Vacuum pumping options for application in solar thermochemical redox cycles – Assessment of mechanical-, jet- and thermochemical pumping systems

Abstract

Solar powered two step thermochemical redox cycles are often investigated as a pathway to producing renewable fuels, via the splitting of water and carbon dioxide. These processes require a high temperature step for the reduction of the redox material. The reduction thermodynamics also critically depend on the oxygen partial pressure. In generic process assessments, purge gases and mechanical vacuum pumps have been considered for removing the released oxygen. Even though both alternatives are expected to have a significant impact on the overall process efficiency, little effort has been made so far in providing a detailed analysis of the implementation of the related components - especially in the case of vacuum pumps.

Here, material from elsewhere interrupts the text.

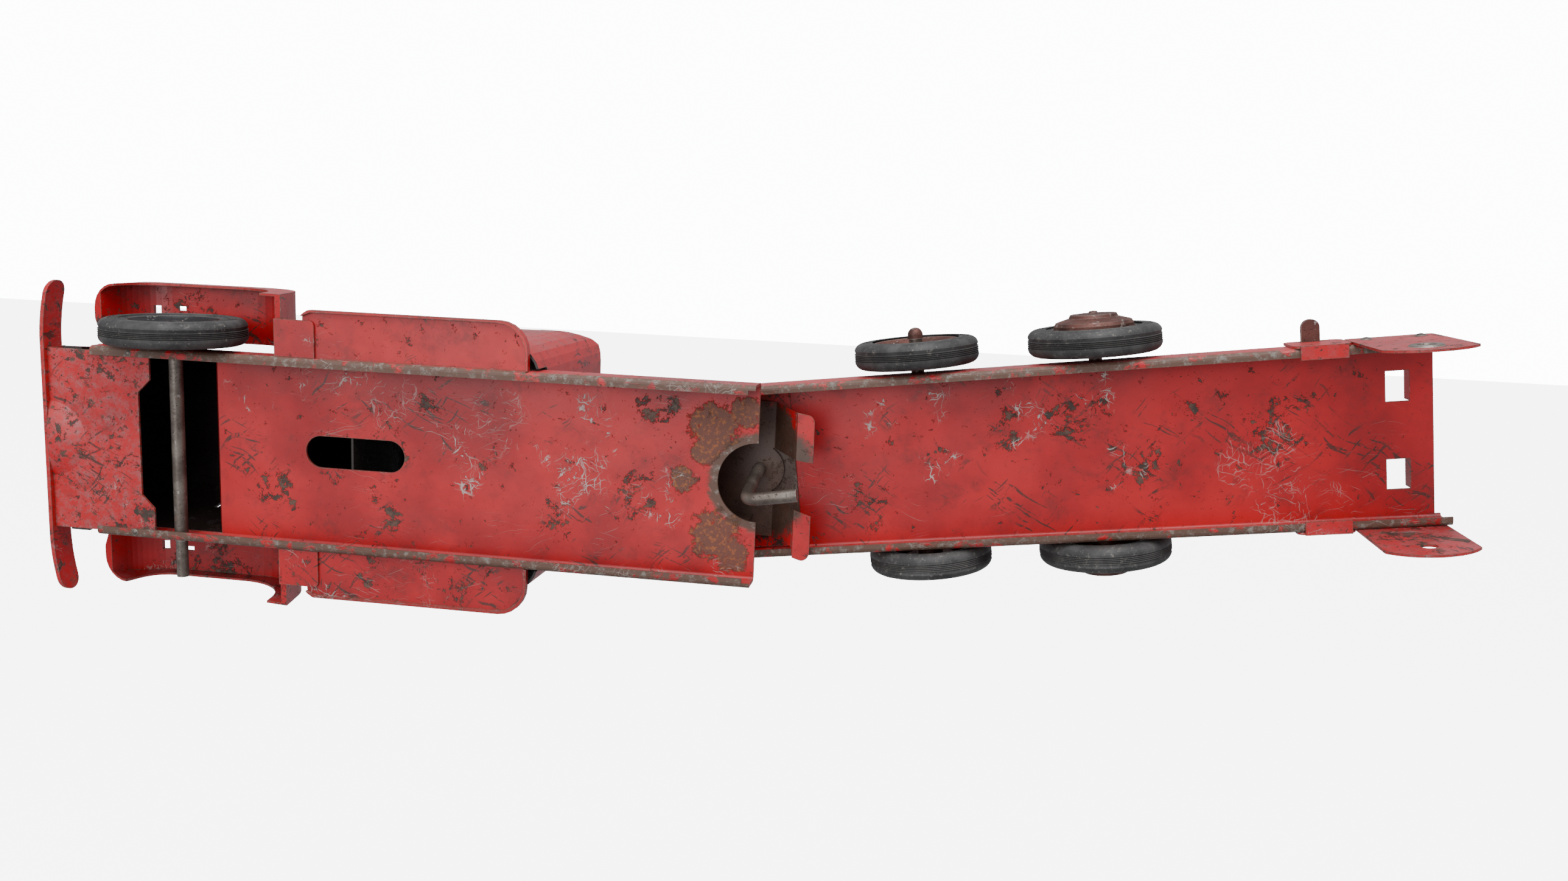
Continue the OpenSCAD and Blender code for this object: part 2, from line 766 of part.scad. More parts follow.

In this study models are developed for assessing the energy requirements of mechanical vacuum pumps as well as for jet pumps. The models are validated and compared to data provided by manufacturers. In addition, a novel thermochemical pumping concept is introduced and a first thermodynamic assessment is presented. The energy demands of the different pump options are discussed in the context of the targeted application. By comparison with the energy stored in the produced fuel, limitations for the implementation of these systems can be identified. Furthermore, the costs for mechanical and jet pumps have been taken into account for the assessment. While mechanical pumps are energetically favored and could be reasonably applied for pressures down to 150Pa, jet pumps are the more economic option and can make direct use of waste heat, which should be vastly available in the process at the required temperature level. The concept of thermochemical pumps is energetically very interesting and might shift the limit of realistic operational pressures to lower values, especially when combined with conventional systems.